Assume we are going to make an offer in the morning for the most undervalued with the most potential, which one do we target is another way to ask it.
dan_s
Posts: 37330
Joined: Fri Apr 23, 2010 8:22 am

Re: Sweet 16 Update - August 20

Post by dan_s »

The Sweet 16 stocks with the most upside to my valuations are AR, DVN, GPOR, NBL, PDCE and SM

You can see my valuation for each company on the Sweet 16 spreadsheet, which was updated on the EPG website this morning. Just download it to Excel.

AR and GPOR are "gassers" and Wall Street won't pay much attention to them until the weather cools in New York.

NBL and PDCE are being held down by the initiatives being pushed in Colorado to ban fracking in most areas. Based on a report that I got from EnerCom, the two petitions to put them on the November ballot do not have enough confirmed signatures and they will be thrown out by mid-September. If they do get on the ballot, it is doubtful they will pass since anyone with a brain in Colorado knows how important the oil & gas industry is to the state's economy. Plus, only a tiny percentage of people are impacted by oil & gas activity in the state. Most of the DJ Basin is farmland in low populated areas.

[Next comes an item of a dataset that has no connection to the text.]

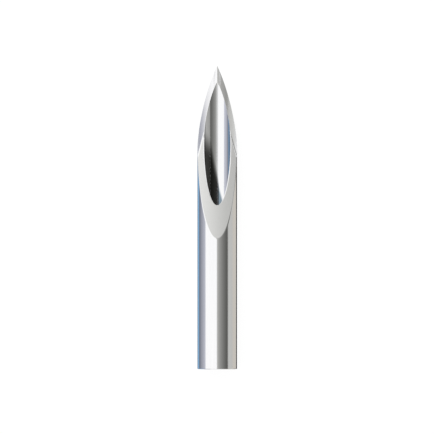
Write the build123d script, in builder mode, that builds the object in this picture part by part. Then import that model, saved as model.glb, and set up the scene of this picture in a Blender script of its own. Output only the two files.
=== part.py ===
"""A bare needle cannula: one length of drawn steel tube, ground to a three-facet lancet point.

The tube lies along +Y with its tip at the far end, and its open bevel faces up, +Z. The origin is on the tube's
axis, at the centre of the square-cut end. The point is made as on the grinding wheel: first one long main face,
then the tube is turned a little each way about its own axis and a steeper facet is ground on each side. The two
facets meet in a short ridge that runs down to the tip, on the underside of the tube.
"""

from build123d import *

import os
from math import atan2, cos, degrees, hypot, radians, sin, tan

# Driving sizes, in millimetres and degrees
outer_diameter = 0.33  # 29 gauge tube
wall = 0.057
shank_length = 1.086  # square-cut end to the heel of the bevel
bevel_length = 1.445  # heel of the bevel to the tip, along the axis
facet_angle = 18.2  # each side facet to the axis
facet_turn = 42.6  # how far the tube is turned each way for its side facets
apex_step = 0.0022  # main face above the floor of the bore, where the ridge between the facets meets it
lumen_break = 0.006  # edge break round the mouth of the lumen, in the main face
apex_break = 0.003  # edge break of the mouth beside the facets
bevel_break = 0.006  # edge break along the outside of the main face
end_break = 0.003  # edge break of the square-cut end, inside and out
roundoff = 1e-6  # closest that two places count as one

# Worked out from them
outer_radius = outer_diameter / 2
bore_radius = outer_radius - wall
length = shank_length + bevel_length
ridge_length = wall * cos(radians(facet_turn)) / tan(radians(facet_angle))
main_fall = outer_radius + bore_radius - apex_step
main_angle = degrees(atan2(main_fall, bevel_length - ridge_length))
heel = (0, shank_length, outer_radius)
tip = (0, length, -outer_radius)


def ground_face(through, angle, turn=0):
    """The plane of a ground face, leaning forward by angle, on a tube turned by turn. It faces away from the metal."""
    across = cos(radians(angle))
    normal = (across * sin(radians(turn)), sin(radians(angle)), across * cos(radians(turn)))
    return Plane(origin=through, z_dir=normal)


def slanting_edges(part, radius):
    """The edges that the ground faces leave on the part's wall of that radius, in order from the heel to the tip."""
    def on_wall(edge):
        places = [edge.position_at(share) for share in (0.25, 0.5, 0.75)]
        return all(abs(hypot(place.X, place.Z) - radius) < roundoff for place in places)

    return part.edges().filter_by(GeomType.ELLIPSE).filter_by(on_wall).sort_by(Axis.Y)


with BuildPart() as cannula:
    with BuildSketch(Plane.ZX):
        Circle(outer_radius)
        Circle(bore_radius, mode=Mode.SUBTRACT)
    extrude(amount=length)
    chamfer(cannula.faces().sort_by(Axis.Y).first.edges(), length=end_break)

    # The point
    split(bisect_by=ground_face(heel, main_angle), keep=Keep.BOTTOM)
    for side in (-1, 1):
        split(bisect_by=ground_face(tip, facet_angle, side * facet_turn), keep=Keep.BOTTOM)

    # The edges that are broken: the mouth's, so that it cuts no core, and the main face's. The facets stay sharp.
    chamfer(slanting_edges(cannula, bore_radius)[-2:], length=apex_break)
    chamfer(slanting_edges(cannula, bore_radius), length=lumen_break)
    chamfer(slanting_edges(cannula, outer_radius)[:2], length=bevel_break)

cannula.part.label = "cannula"

os.makedirs("parts", exist_ok=True)
export_step(cannula.part, "parts/cannula.step")
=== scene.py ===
"""The looks of a bare needle cannula: polished steel tube with a ground lancet point, on a white table."""

from math import asin, atan2, ceil, cos, hypot, inf, pi, radians, sin, sqrt, tan

import bmesh
import bpy
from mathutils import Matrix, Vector


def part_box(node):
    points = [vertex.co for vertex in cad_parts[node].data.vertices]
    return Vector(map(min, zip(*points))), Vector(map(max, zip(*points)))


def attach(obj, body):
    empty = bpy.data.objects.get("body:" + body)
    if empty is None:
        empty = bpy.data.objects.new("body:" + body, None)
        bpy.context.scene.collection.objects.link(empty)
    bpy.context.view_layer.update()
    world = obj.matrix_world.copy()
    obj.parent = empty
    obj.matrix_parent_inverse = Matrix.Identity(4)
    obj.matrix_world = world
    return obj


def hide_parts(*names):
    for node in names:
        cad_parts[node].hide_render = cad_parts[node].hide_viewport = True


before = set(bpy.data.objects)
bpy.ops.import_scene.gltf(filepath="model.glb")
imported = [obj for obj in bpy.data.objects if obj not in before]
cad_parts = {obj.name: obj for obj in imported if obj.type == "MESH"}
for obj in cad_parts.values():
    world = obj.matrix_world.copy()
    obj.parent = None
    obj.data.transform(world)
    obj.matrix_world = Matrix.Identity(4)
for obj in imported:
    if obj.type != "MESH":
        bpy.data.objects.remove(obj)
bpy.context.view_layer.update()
MM = 0.001

# The tube and its point, in millimetres and radians
lowest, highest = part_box("cannula")  # in metres
outer_radius = (highest.z - lowest.z) / 2 / MM
length = highest.y / MM
wall = 0.057
bore_radius = outer_radius - wall
bevel_length = 1.445
heel = length - bevel_length
facet_angle = radians(18.2)  # each side facet to the axis
facet_turn = radians(42.6)  # how far the tube is turned each way for its side facets
apex_step = 0.0022  # main face above the floor of the bore, where it meets the ridge
facet_slope = 1 / tan(facet_angle)
ridge_length = wall * cos(facet_turn) * facet_slope
main_slope = (bevel_length - ridge_length) / (outer_radius + bore_radius - apex_step)

# Broken edges, in millimetres: a break is measured on the ground face, and a rounding down the wall
lumen_break = 0.009  # of the mouth, in the main face
lumen_rounding = 0.0075
heel_share = 0.4  # how much of lumen_break is left at the mouth's heel
apex_break = 0.0015  # of the mouth, beside the facets
apex_rounding = 0.0006
mouth_roundness = 0.5
bevel_break = 0.003  # of the outside, beside the main face
bevel_rounding = 0.005
facet_break = 0.001  # of the outside, beside the facets, and its rounding too
rim_roundness = 0.6
end_break = 0.003  # of the square end, inside and out
keep_flat = 0.002  # a strip beside each broken edge, which keeps the shading flat up to it

# Rounded creases, in millimetres and radians
crease_height = 0.015  # how far the crease between two faces is rounded, along the tube
ridge_width = 0.006
ridge_at_tip = 0.08  # how much of ridge_width is left at the tip
sharp_turn = radians(16)  # an edge that turns more than this is shaded sharp

# Steps round half the tube: over the main face, across the crease beside it, and over a side facet
MAIN_STEPS = 72
CREASE_STEPS = 8
FACET_STEPS = 56
HALF_STEPS = MAIN_STEPS + CREASE_STEPS + FACET_STEPS
HEEL_STEPS = 4  # counted in before the heel, so that the mouth's edge is a little rounded there too
ROUND_STEPS = 5
NEAR = 1e-4  # how far to each side a slope is measured, in millimetres or radians

# The slots of the needle's materials
DRAWN, GROUND, BORE = range(3)


def part_way(first, last, share):
    """The value that lies that share of the way from the first to the last."""
    return first + (last - first) * share


def ground(x, z):
    """How far along the tube the ground faces cut it at x, z. The crease between two faces is rounded."""
    main = heel + (outer_radius - z) * main_slope
    aside = hypot(x, ridge_width * min(max((z + outer_radius) / wall, ridge_at_tip), 1))
    facet = length - (aside * sin(facet_turn) + (z + outer_radius) * cos(facet_turn)) * facet_slope
    nearness = max(crease_height - abs(main - facet), 0) / crease_height
    return min(main, facet) - nearness * nearness * crease_height / 4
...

DVN is a company "in transition". They've raised $3.2 Billion by selling non-core assets and their balance sheet will be in great shape by year-end. They also hold a lot of VERY GOOD leasehold in STACK.

SM is drawing a lot of attention for an acquisition they made in the Permian Basin. Even though SM has a strong track record of getting great well results in the Eagle Ford, Wall Street considers a lot of their Eagle Ford leasehold to be "Tier Two". It is a bit "gassy", but I now consider SM's balanced production mix to be a PLUS. Wall Street is in love with the Permian Basin, so this new Core Area for SM should cause a lot of analysts to take another look at SM. I think they will like what they see.

PE and RSPP both have a ton of upside for us. PE had the most impressive Q2 results and they are building production faster than any company I follow.
Dan Steffens
Energy Prospectus Group
dan_s
Posts: 37330
Joined: Fri Apr 23, 2010 8:22 am

Re: Sweet 16 Update - August 20

Post by dan_s »

For those of you that have a lower risk tolerance, I recommend adding EOG Resources (EOG) as one of your long-term core holdings. In fact, as Wall Street funds take Merrill Lynch's advice to increase the energy sector to Overweight, EOG is the Sweet 16 company they will fell the most comfortable adding.

Investment Considerations
> EOG has large de-risked acreage positions in North America’s highest profile shale and tight oil plays with strong organic liquids production growth locked in.
> They have a strong balance sheet and strong cash flow to fund their development drilling programs.
> The company has raised the dividend on its common stock to $0.67/share.
> Their world-class positions in the Eagle Ford, Bakken, Barnett Combo and Wolfcamp/Leonard (Permian Basin) make them a prime takeover target for several majors and NOCs.
> EOG controls 100% working interest in most of their best acreage within their liquids resource plays giving them more control over spending and aggressive development. They have some of the best acreage in the Eagle Ford and the Bakken. They have recently discovered a high pressure oil zone in their Permian Basin leasehold that adds another area of significant growth potential.
> With current natural gas production of approximately 1.2 Bcf per day, EOG’s revenues will get a nice revenue boost from the improvement in natural gas prices expected in late 2016.
> EOG owns two sand mines and their own crude-by-rail system giving them an edge on the competition.
> The success reported in the Austin Chalk and Eagle Ford EOG pilot projects have the potential to add another billion boe of recoverable reserves in Texas.
Dan Steffens
Energy Prospectus Group
wilmawatts
Posts: 685
Joined: Fri Apr 01, 2011 10:12 am

Re: Sweet 16 Update - August 20

Post by wilmawatts »

I'll go with Devon.

I had a beer with the Governor of Oklahoma in a meeting in their tower last year in OKC, impressive company.